FPGA for Aggregate Processing: The Good, The Bad, and The Ugly
M. Eryilmaz,
Aarati Kakaraparthy,
Jignesh M. Patel,
Rathijit Sen,
and Kwanghyun Park
In International Conference on Data Engineering (ICDE)
2021
In this paper, we focus on current CPU-FPGA
architectures and study their usability for database management
systems. To focus our scope, we choose aggregation as the
query processing primitive for this investigation. We implement
a fully pipelined stall-free module that performs aggregation
on the FPGA, and also describe a performance model that
predicts the runtime of this module with 99% accuracy. We
study the performance of this module on two different CPU-FPGA architectures, namely remote-main-memory and bump-inthe-wire. Compared to an implementation of aggregation on CPU,
we find that the former is 1.7× slower whereas the latter is 2.2×
faster.
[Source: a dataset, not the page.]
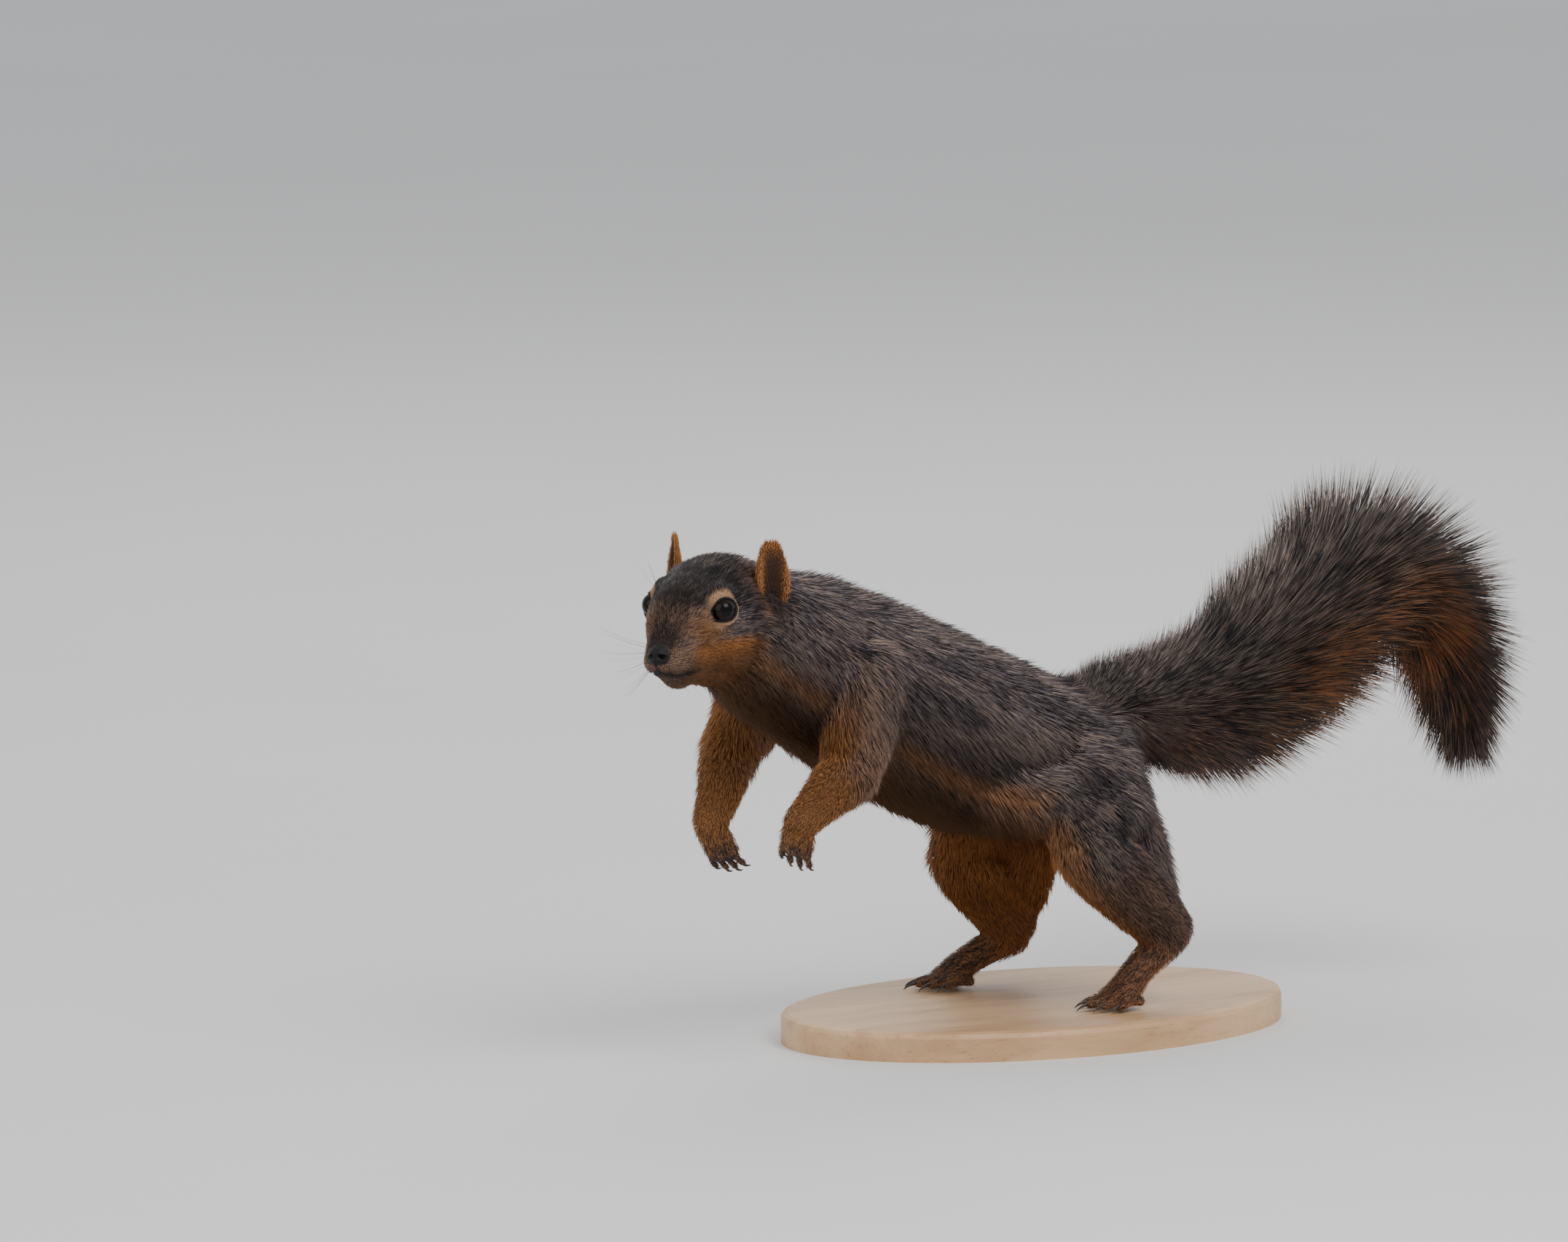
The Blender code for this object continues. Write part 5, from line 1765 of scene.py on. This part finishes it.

This significant performance gap suggests two important
architectural considerations when designing CPU-FPGA systems,
namely the bandwidth ceiling and the resource ceiling, while also
highlighting issues of switching times and programmer efficiency.
We consider broader hardware trends to study the suitability
of the two FPGA architectures for accelerating the aggregation
operation, and find that the performance gap is likely to stay in
the coming future. Based on these observations, we discuss some
challenges and opportunities for CPU-FPGA architectures.